Real life though doesn’t fare much better for me, because generally speaking, I just don’t like people.  Once I was out of college there was only the work place and the bar/social scene where one can regularly meet and interact with women.  There are no single girls at my job, and I eschew the social scenes (including church) for a variety of reasons, so the prospects of benefitting from a propinquity driven attraction were daunting indeed.  My life as a deep-seated introvert meant I’ve had to rely on the initial, immediate spark of attraction more than the average person would probably need to.

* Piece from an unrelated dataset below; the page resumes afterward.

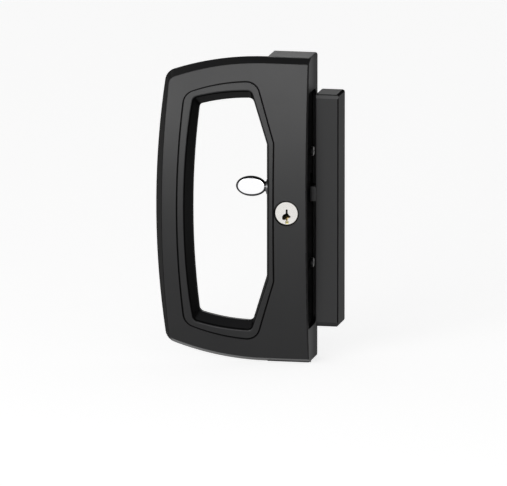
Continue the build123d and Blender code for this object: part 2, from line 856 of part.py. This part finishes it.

Via a combination of laziness and idealism, I let the fallacy of  believing that the right girl will simply love me for whom I am, and not based on how I looked or presented myself in public.  And I would still agree, BUT if I’m a complete stranger to her and I’m not giving her ANY incentive to get to know me better (read: make her immediately swoon before my manly presence) then it wouldn’t matter who I was.  I don’t need to be Don Juan, but I don’t have to go dousing any sexual appeal I had with a fire hose either.

I guess this means I can’t take anything for granted when I go out.  Even if it’s a midnight run to 7-11, I should still go looking my best, and not sporting say, a stained undershirt and lounge pants like I used to.  Or like I’ve seen some guys do, go out wearing SLIPPERS.  *face palm*  Although when I see that, I wonder if the competition isn’t nearly as bad as I think it is.

In the meantime I can try to find at least ONE social group or circle out there that I can participate in (whether it’s a church, book club or whatnot) but ironically, I find that an even more daunting prospect than meeting a sweet girl by chance while squeezing my melons at the local supermarket.